Siphon (foaled November 11, 1991) is a Brazilian-bred Thoroughbred racehorse and multiple G1-winner in Brazil and the United States.

== Background ==
Siphon was bred by Haras São José e Expedictus and foaled in 1991. He was sired by the champion Itajara, who is considered by many to be the best Brazilian racehorse of all time. Siphon's dam is Ebrea, from the family of one of the founding mares of Haras São José e Expedictus.

== Race career ==
Siphon's racing career began in Brazil, where he ran in and won four of four races at Cidade Jardim. He was exported to Argentina in November, 1994, running unplaced in the Gran Premio Nacional and Gran Premio Carlos Pellegrini. Siphon was then exported to the United States, where he was trained by Richard Mandella and won the Hollywood Gold Cup Stakes and Santa Anita Handicap, among other races.

== Stud career ==
After retiring from his racing career, Siphon was syndicated and entered stud at Airdrie Stud in 1998. He had a promising start at stud. Siphon was moved to Regal Heir Farms in Pennsylvania for the 2006 breeding season. He later stood stud at Pin Oak Lane Stud, also in Pennsylvania. In 2010, Siphon was sold back to Brazil to stand stud at Haras Bagé do Sul. Siphon has sired multiple graded stakes winners, including Siphonic, Siphonizer, Sharp Impact, and I'm the Tiger.

== Pedigree ==

 Siphon is inbred 4S x 4D to the stallion Maki, meaning that he appears fourth generation on the sire side of his pedigree and fourth generation on the dam side of his pedigree.

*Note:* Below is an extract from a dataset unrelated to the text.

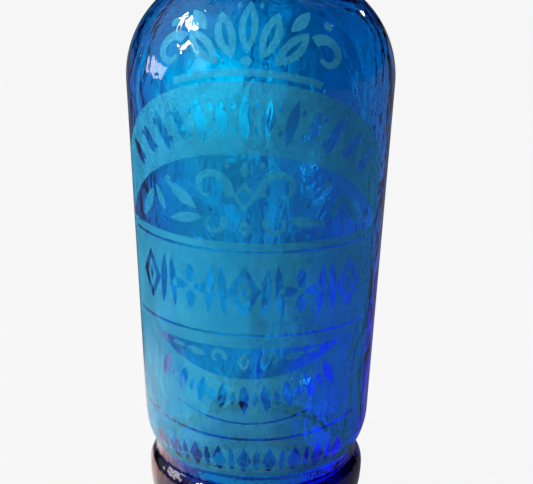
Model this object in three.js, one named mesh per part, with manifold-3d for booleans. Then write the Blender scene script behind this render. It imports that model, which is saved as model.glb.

Pedigree of Siphon (BRZ), bay stallion, foaled November 11, 1991
| Sire Itajara (BRZ) | Felicio (FR) | Shantung (FR) | Sicambre (FR) |
Barley Corn (GB)
| Fighting Edie (GB) | Guersant (FR) |
Edie Kelly (GB)
| Apple Honey (BRZ) | Falkland (GB) | Right Royal (FR) |
Argentina (GB)
| Irish Song (BRZ) | Maki* (BRZ) |
Udaipur (BRZ)
| Dam Ebrea (BRZ) | Kublai Khan (ARG) | Sideral (ARG) | Seductor (ARG) |
Starling (GB)
| Fantasista (ARG) | Tatán (ARG) |
Fantasy (ARG)
| Resela (BRZ) | Svengali (BRZ) | Fort Napoleon (FR) |
Tacy (BRZ)
| Eridan (BRZ) | Maki* (BRZ) |
Urisca (BRZ)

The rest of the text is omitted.